Given a function ${\bf f} (x,y,z) = (f_1, \dots, f_n) : \mathbb{R}^3 \to \mathbb{R}^n$, suppose I can write ${\bf f} (x,y,z) = ({\bf g} \circ p)(x,y,z)$ where $p(x,y,z) : \mathbb{R}^3 \to \mathbb{R}$ and ${\bf g}(t)=(g_1, \dots, g_n) : \mathbb{R} \to \mathbb{R}^n$ and ${\bf g}, p$ are "sufficiently nice". Then the Jacobian of $\bf f$, which is denoted by ${\bf J}_{{\bf f}}$, is rank-$1$ everywhere, since
$$ \mathbf{J}_{{\bf f}} (x,y,z) = \begin{bmatrix} \frac{d{\bf g}_1}{dt} \\ \frac{d {\bf g}_2}{d t} \\ \vdots \\ \frac{d {\bf g}_n}{d t} \end{bmatrix} \begin{bmatrix} \frac{\partial p}{\partial x} \\ \frac{\partial p}{\partial y} \\ \frac{\partial p}{\partial z} \end{bmatrix}^\top$$
Is the converse true? i.e. if the Jacobian $\mathbf{J}_{{\bf f}}$ is rank-$1$ everywhere, then does there always exist a decomposition ${\bf f} = {\bf g} \circ p$ as above?
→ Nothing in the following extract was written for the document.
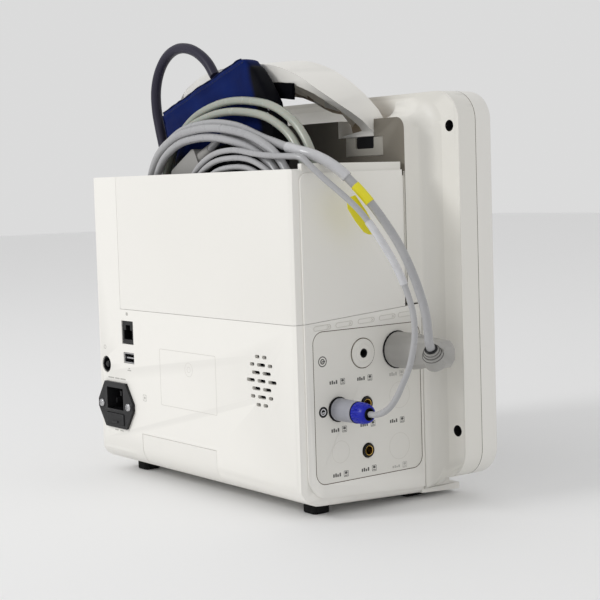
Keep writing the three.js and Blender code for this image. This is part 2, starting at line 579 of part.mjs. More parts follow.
// ---------- connector panel and sockets on the -X side ----------
const PORT_X = -SIDE_X;
let portPanel = prism(rrect(PANEL.y0, PANEL.y1, PANEL.z0, PANEL.z1, PANEL.r), "x", PORT_X, PORT_X + 3, { seg: 4 });
const portAt = (y, z) => [PORT_X, y, z];
const PORTS = {
  air: [-55, 94.6],
  ecg: [-85.8, 94.3],
  spo2: [-32.4, 58.9],
  temp1: [-57.4, 59.7],
  temp2: [-57.8, 27.6],
};
const through = (r, [y, z]) => rod(r, -10, 10, 24, "x", portAt(y, z));
portPanel = cut(portPanel, through(8, PORTS.air), through(11.3, PORTS.ecg), through(8.2, PORTS.spo2), through(5.2, PORTS.temp1), through(5.2, PORTS.temp2));
add("port_panel", portPanel, "panel");
add(
  "air_port",
  lathe(
    [[3.2, -8], [7.7, -8], [7.7, 0.3], [9.8, 0.3], [9.8, 0.8], [6.4, 0.9], [5.8, 1.4], [3.2, 1.4], [3.2, -8]],
    24,
    "-x",
    portAt(...PORTS.air),
  ),
  "panel",
);
add("ecg_socket", lathe([[8.6, -10], [11, -10], [11, 0.3], [13.2, 0.3], [13.2, 0.9], [8.6, 0.9], [8.6, -10]], 24, "-x", portAt(...PORTS.ecg)), "black");
add("spo2_socket", lathe([[5.6, -10], [7.9, -10], [7.9, 0.3], [8.6, 0.3], [8.6, 0.9], [5.6, 0.9], [5.6, -10]], 20, "-x", portAt(...PORTS.spo2)), "black");
for (const [name, at] of [["temp_jack_1", PORTS.temp1], ["temp_jack_2", PORTS.temp2]])
  add(name, lathe([[3.3, -14], [4.9, -14], [4.9, 0.3], [5.9, 0.3], [5.9, 1.1], [4.2, 1.1], [3.3, 0.2], [3.3, -14]], 20, "-x", portAt(...at)), "brass");

// ---------- rear face fittings ----------
// fused mains inlet: flange with two ears, connector well above, fuse drawer below
const [ix, iz] = INLET;
const flange = poly([
  [ix - 26, iz - 3], [ix - 15.5, iz - 18], [ix + 15.5, iz - 18], [ix + 26, iz - 3], [ix + 26, iz + 3], [ix + 15.5, iz + 18], [ix - 15.5, iz + 18], [ix - 26, iz + 3],
]);
let inlet = join(prism(flange, "y", 2.4, 0.3), box(ix - 15, ix + 15, 1, -34, iz - 16.7, iz + 16.7));
inlet = cut(
  inlet,
  box(ix - 12.2, ix + 12.2, 5, -16, iz - 3.4, iz + 13.6), // connector well
  box(ix - 13.2, ix + 13.2, 5, -24, iz - 15.4, iz - 6.2), // drawer bay
);
inlet = join(inlet, ...[[-7, 1.5], [0, 7.5], [7, 1.5]].map(([dx, dz]) => box(ix + dx - 1, ix + dx + 1, -17, -3, iz + 1 + dz - 2, iz + 1 + dz + 2)));
for (const s of [-1, 1]) inlet = cut(inlet, rod(1.9, -5, 5, 16, "y", [ix + s * 20, 0, iz]));
add("mains_inlet", inlet, "black");
add(
  "fuse_drawer",
  join(box(ix - 12.9, ix + 12.9, 3, -20, iz - 15.1, iz - 6.5), box(ix - 4, ix + 4, 3.8, 2.5, iz - 14, iz - 12.4)),
  "black",
);
[1, -1].forEach((s, i) =>
  add(
    "inlet_screw_" + (i + 1),
    cut(
      join(lathe([[0, 2.6], [3.2, 2.6], [2.8, 3.6], [1.6, 4.2], [0, 4.3]], 16, "y", [ix + s * 20, 0, iz]), rod(1.6, 0.3, 3, 12, "y", [ix + s * 20, 0, iz])),
      box(ix + s * 20 - 1.9, ix + s * 20 + 1.9, 3.4, 6, iz - 0.35, iz + 0.35),
      box(ix + s * 20 - 0.35, ix + s * 20 + 0.35, 3.4, 6, iz - 1.9, iz + 1.9),
    ),
    "steel",
  ),
);
add(
  "equipotential_stud",
  lathe([[0, -9], [6.3, -9], [6.3, -0.6], [5.2, -0.6], [5.2, -6], [2.6, -6], [2.6, -1.2], [1.6, -0.4], [0, -0.4]], 20, "y", [118.5, 0, 72.2]),
  "steel",
);
let net = box(84.5 - 8.3, 84.5 + 8.3, -0.6, -20, 90.5, 108.1);
net = cut(net, box(84.5 - 6, 84.5 + 6, 2, -15, 94, 101), box(84.5 - 3.2, 84.5 + 3.2, 2, -15, 100, 105));
add("network_socket", net, "black");
let usb = cut(box(83.7 - 7.6, 83.7 + 7.6, -0.5, -16, 75.5, 83.5), box(83.7 - 6.8, 83.7 + 6.8, 2, -14, 76.4, 82.6));
usb = join(usb, box(83.7 - 6, 83.7 + 6, -1.6, -15, 78.9, 80.1));
add("usb_socket", usb, "steel");

// ---------- cords and what is on them ----------
// ECG plug: barrel out of the socket, flat-sided head, round strain relief facing back and up
const ecgC = PORTS.ecg;
// Octagonal section of the head, across X.
const octagon = (x, hy, hz, c) =>
  [[-hy, -hz + c], [-hy + c, -hz], [hy - c, -hz], [hy, -hz + c], [hy, hz - c], [hy - c, hz], [-hy + c, hz], [-hy, hz - c]].map(([u, v]) => [x, ecgC[0] + u, ecgC[1] + v]);
const ecgHead = wasm.Manifold.hull([...octagon(-153, 9, 10.6, 3), ...octagon(-163, 7.4, 9.4, 2.8), ...octagon(-181.6, 7, 9, 2.6), ...octagon(-185.6, 5, 5.6, 2)]);
const ecgBarrel = lathe([[0, 1.2], [12.4, 1.2], [12.4, 20], [11.4, 26], [9, 28.5], [0, 28.5]], 28, "-x", portAt(...ecgC));
const bossDir = new THREE.Vector3(-0.35, 0.6, 0.72).normalize();
const bossAt = new THREE.Vector3(-178.5, ecgC[0] + 7.2, ecgC[1] - 2);
const bossG = new THREE.LatheGeometry([[0, -5.4], [7.3, -5.4], [7.3, 3.6], [6.4, 4.6], [6.4, 5.6], [5.5, 6.4], [5.5, 7.6], [4.7, 8.4], [4.7, 9.4], [0, 9.4]].map(([r, h]) => V2(r, h)), 20);
bossG.applyQuaternion(new THREE.Quaternion().setFromUnitVectors(new THREE.Vector3(0, 1, 0), bossDir));
bossG.translate(...bossAt.toArray());
add("ecg_plug", join(rod(8.2, -9, 2, 20, "-x", portAt(...ecgC)), ecgBarrel, ecgHead, solid(bossG)), "plug");

const ECG_ROUTE = [
  [-182.1, -72.4, 99.8], [-183.9, -69.4, 104], [-184.6, -68, 111.5], [-184.2, -66.8, 122], [-181.6, -64.6, 136], [-178, -61, 151], [-173, -56, 167.2], [-166, -49.6, 183.2],
  [-157.2, -42, 199.3], [-149.6, -36.4, 210], [-142.5, -31.2, 218.7], [-135, -26, 225], [-127, -21.6, 229.3], [-116, -19, 233.2], [-108, -18.8, 236.2], [-100, -18.8, 239.4],
];
add("ecg_cable", tube(ECG_ROUTE, 3, 8, 44), "cable");
const E_RING = { c: [-24, 193], a: 97, b: 65, t: 15.4, y: [-9.6, -22.7], lean: 0.08 };
const S_RING = { c: [-55, 181], a: 66, b: 56.4, t: 14, y: [-4.5, -9.2], lean: 0 };
const G_RING = { c: [-27, 200.4], a: 97, b: 73.6, t: 14, y: [-23, -33.5], lean: 0 };
const ringOf = (r) => ring(r.c[0], r.c[1], r.a, r.b, r.t, r.y[0], r.y[1], r.lean);
const ecgTubeClear = tube(ECG_ROUTE, 3.6, 8, 44);
add("ecg_coil", cut(ringOf(E_RING), ecgTubeClear), "cable");
add("lead_coil", ringOf(G_RING), "leadCable");

const blockG = (grow) => {
  const g = prismGeo(rrect(-18 - grow, 18 + grow, -8 - grow, 8 + grow, 3), "y", 6 + grow, -6 - grow, { seg: 2 });
  g.rotateY((28 * Math.PI) / 180);
  g.translate(24, -24.8, 223.6);
  return solid(g);
};
const reliefG = new THREE.CylinderGeometry(3.4, 5, 14, 14);
reliefG.rotateZ(Math.PI / 2);
reliefG.translate(-23.4, 0, 0);
reliefG.rotateY((28 * Math.PI) / 180);
reliefG.translate(24, -24.8, 223.6);
add("junction_block", join(blockG(0), solid(reliefG)), "plug");
add("lead_cable", tube([[40.4, -25.4, 214.7], [44, -25.7, 212], [48.2, -26, 207.6], [51.2, -26, 202], [52.6, -26, 196]], 2.4, 8, 8), "leadCable");
add("lead_plug", prism(rrect(-60, -32, 151.6, 162.6, 3), "y", -23.2, -33.3, { seg: 2 }), "plug");

// SpO2 plug: barrel and ribbed collar
const sC = PORTS.spo2;
add(
  "spo2_plug",
  lathe(
    [[0, -9], [5.2, -9], [5.2, 1.2], [7.7, 1.2], [7.7, 9], [7.4, 20.4], [7.2, 21], [7.2, 27.4], [6.4, 31.2], [5.2, 32.4], [0, 32.4]],
    20,
    "-x",
    portAt(...sC),
  ),
  "collar",
);
const SPO2_ROUTE = [
  [-165.8, -32.4, 59], [-171, -32.4, 59.3], [-177.5, -32.6, 61], [-184.4, -33.2, 65.2], [-190.8, -34.4, 73], [-194.8, -36.2, 81.8], [-197.4, -38.6, 90], [-198.8, -41, 100], [-199, -43.2, 111],
  [-197.6, -43.8, 125], [-194.4, -42.4, 138], [-188, -38.6, 156], [-178.5, -33.2, 174.5], [-167.5, -27, 191.6], [-156, -21, 203.6], [-146.5, -16.2, 212.4], [-138, -12.6, 220.4], [-130, -9.8, 227.2], [-119, -8, 229.6],
  [-106, -7.3, 231.2],
];
add("spo2_cable", tube(SPO2_ROUTE, 2.1, 8, 60), "cable");
add("spo2_coil", cut(ringOf(S_RING), tube(SPO2_ROUTE, 2.6, 8, 60)), "cable");
add("spo2_sensor_plug", prism(rrect(-49, -18.4, 147, 158, 3), "y", -5.4, -17, { seg: 2 }), "plug");

// cuff: flattened roll standing in the bin
const CUFF = [
  [82, 269], [-27, 302.6], [-34, 301.6], [-44, 293], [-53, 282], [-62, 268], [-67, 252], [-68, 232], [-62, 178], [38, 150], [52, 190], [66, 226], [76, 250],
];
add("cuff", prism(poly([...CUFF].reverse()), "y", -34.2, -50, { bevel: 2.5, bevelSegments: 1 }), "cuff");
const HOSE = [
  [14, -42, 292.2], [22, -42, 301.6], [34, -42, 310], [49, -42, 315.6], [65, -42, 316.6], [80, -42, 311.6], [91, -42, 301.4], [97, -42, 287.6], [97, -42, 272], [93, -42, 256], [88, -42, 240],
  [84.6, -42, 224], [82, -43, 208], [78, -46, 191], [71, -52, 174], [60, -60, 158.6], [45, -68, 145.6], [26, -74.6, 135.6], [6, -77.6, 131], [-16, -78.2, 129.6], [-40, -78.2, 129.4], [-64, -78.2, 129.4], [-84, -78.2, 129.4],
];
add("air_hose", tube(HOSE, 4, 10, 60), "hose");
add("hose_connector", lathe([[0, 0], [5, 0], [5.2, 10], [4, 12], [4, 20], [3, 26], [0, 26]], 16, "-x", [-84.4, -78.2, 129.4]), "plug");

export default monitor;
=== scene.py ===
import json
import math

import bmesh
import bpy
from mathutils import Matrix, Vector, noise
from mathutils.bvhtree import BVHTree


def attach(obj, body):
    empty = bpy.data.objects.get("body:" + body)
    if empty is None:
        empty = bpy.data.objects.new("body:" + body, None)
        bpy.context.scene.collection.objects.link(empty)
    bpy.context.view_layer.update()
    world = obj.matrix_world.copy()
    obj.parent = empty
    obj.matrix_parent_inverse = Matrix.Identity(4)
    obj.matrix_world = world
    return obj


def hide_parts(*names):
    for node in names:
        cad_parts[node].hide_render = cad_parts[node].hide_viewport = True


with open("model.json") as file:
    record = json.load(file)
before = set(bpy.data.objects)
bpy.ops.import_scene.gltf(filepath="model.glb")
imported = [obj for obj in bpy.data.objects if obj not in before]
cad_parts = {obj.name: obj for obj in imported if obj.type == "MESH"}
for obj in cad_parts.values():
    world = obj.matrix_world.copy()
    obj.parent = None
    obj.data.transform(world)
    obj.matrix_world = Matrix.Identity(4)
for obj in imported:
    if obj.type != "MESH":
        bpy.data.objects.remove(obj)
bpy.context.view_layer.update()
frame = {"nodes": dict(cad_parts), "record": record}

scene = bpy.context.scene
nodes = frame["nodes"]

# The model is laid out in millimetres from the rear face (y = 0) and the rear face's lower edge (z = 0), as in the CAD source.
YS, ZO = 79.85, 14.5


def W(x, y, z):
    return Vector((x / 1000, (y + YS) / 1000, (z + ZO) / 1000))


# ------------------------------------------------------------------ camera
yaw, pitch, roll = math.radians(52.56), math.radians(3.85), math.radians(-1.73)
F = Vector((math.sin(yaw) * math.cos(pitch), -math.cos(yaw) * math.cos(pitch), -math.sin(pitch)))
R0 = F.cross(Vector((0, 0, 1))).normalized()
U0 = R0.cross(F)
R = R0 * math.cos(roll) + U0 * math.sin(roll)
U = U0 * math.cos(roll) - R0 * math.sin(roll)
cam_data = bpy.data.cameras.new("camera")
cam = bpy.data.objects.new("camera", cam_data)
scene.collection.objects.link(cam)
m = Matrix((R, U, -F)).transposed().to_4x4()
m.translation = W(-872.29, 562.64, 209.97)
cam.matrix_world = m
cam_data.sensor_width = 36
cam_data.lens = 1428 / 600 * 36
cam_data.shift_y = -(300 - 280.4) / 600
cam_data.clip_start = 0.05
cam_data.clip_end = 20
scene.camera = cam


# ------------------------------------------------------------------ materials
def principled(mat):
    return mat.node_tree.nodes["Principled BSDF"]


def set_in(node, name, value):
    if name in node.inputs:
        node.inputs[name].default_value = value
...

I am ok if we need to make mild assumptions on the functions ${\bf f}, {\bf g}, p$. I am not looking for pathological examples.
One idea I had was to use facts about constant rank maps between manifolds but I couldn't figure this out...